Not you will die. Not you should consider dying. You have died.
If this is not real, then everything that follows is a kind of religious decoration. But if it is real, then most of what we preserve about ourselves, our opinions, our sensitivities, our need to be seen, our constant turning back toward ourselves, belongs to a corpse that we keep trying to animate.
And this is where the struggle becomes fierce.
Because we do not want a hidden life. We want a recognizable one. Even in the spiritual life, we want to see progress, to feel movement, to have some confirmation that we are becoming something. We want to be able to point to it, to name it, to possess it.
But the Apostle cuts through this with a severity that leaves no room for illusion:
“Your life is hidden with Christ in God.”
Hidden, not only from the world, but from you.
This is the dismantling spoken of in the retreats. Not the abandonment of effort, but the stripping away of every way in which we try to secure ourselves—even through God. The old man does not only consist in obvious sins. It consists in the entire structure of a life lived from oneself, even when that life is clothed in religious language.
And so the command is not gentle:
“Kill everything in you that belongs to earthly life.”
He does not say manage it. He does not say redirect it. He says kill it.
The Fathers understand this. They do not negotiate with the passions because they know that what is at stake is not moral improvement but life and death. A man either lives in Christ or he lives in himself. There is no middle ground that can be sustained.
And yet, what is striking is that this death is not an end in itself. It is the condition for something that cannot otherwise emerge.
“You have put on a new self… renewed in the image of its creator.”
But this new self does not appear as an identity we can grasp. It appears as a way of being that no longer refers back to the self at all.
Compassion without calculation.
Kindness without self-consciousness.
Humility without effort to appear humble.
Forgiveness that arises before the wound has even settled.

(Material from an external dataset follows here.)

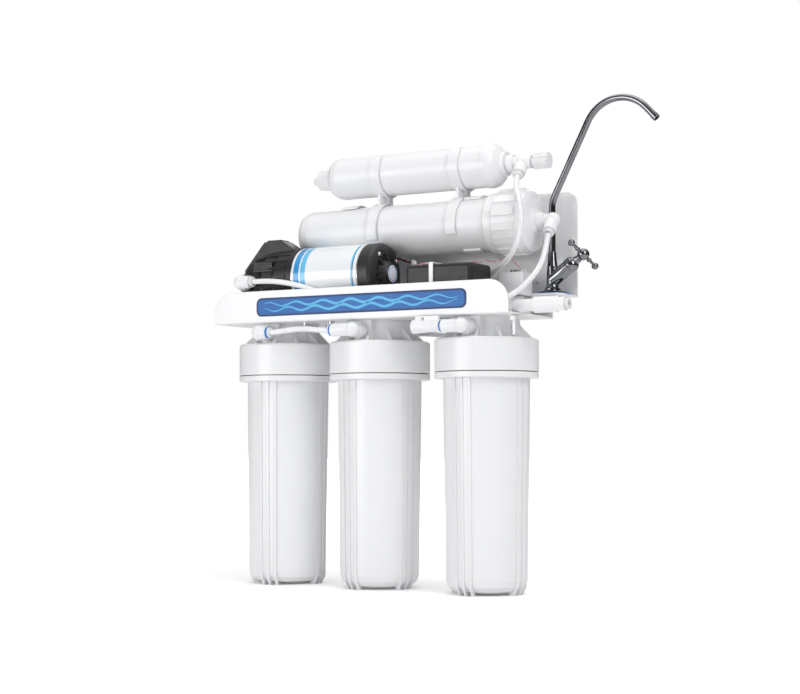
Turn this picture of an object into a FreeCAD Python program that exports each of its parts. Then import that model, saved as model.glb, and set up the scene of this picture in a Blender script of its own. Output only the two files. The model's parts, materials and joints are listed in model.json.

This is why the Apostle binds everything together with one word:
Love.
Not as sentiment. Not as virtue among others. But as the very life of Christ Himself manifesting in the one who has ceased to live for himself.
And here is where the teaching becomes unbearable for the ego.
Because this life cannot be produced.
It comes only where a man consents to remain hidden: where he no longer seeks to establish himself, justify himself, or even understand himself apart from Christ.
“Christ is everything and he is in everything.”
Not Christ added to your life. Not Christ supporting your identity. Christ as your life.
This is why thanksgiving becomes the final word.
“Always be thankful.”
Not because circumstances are easy, but because everything, every humiliation, every exposure of the heart, every stripping away, is serving this one purpose: to bring a man to the end of himself so that Christ alone might live in him.
This is the narrow path spoken of by the Fathers and revealed in the Cross.
To die without reserve.
To remain hidden without protest.
To love without measure.
And to discover, only in this, that what was lost was never life, and what is given cannot be taken away.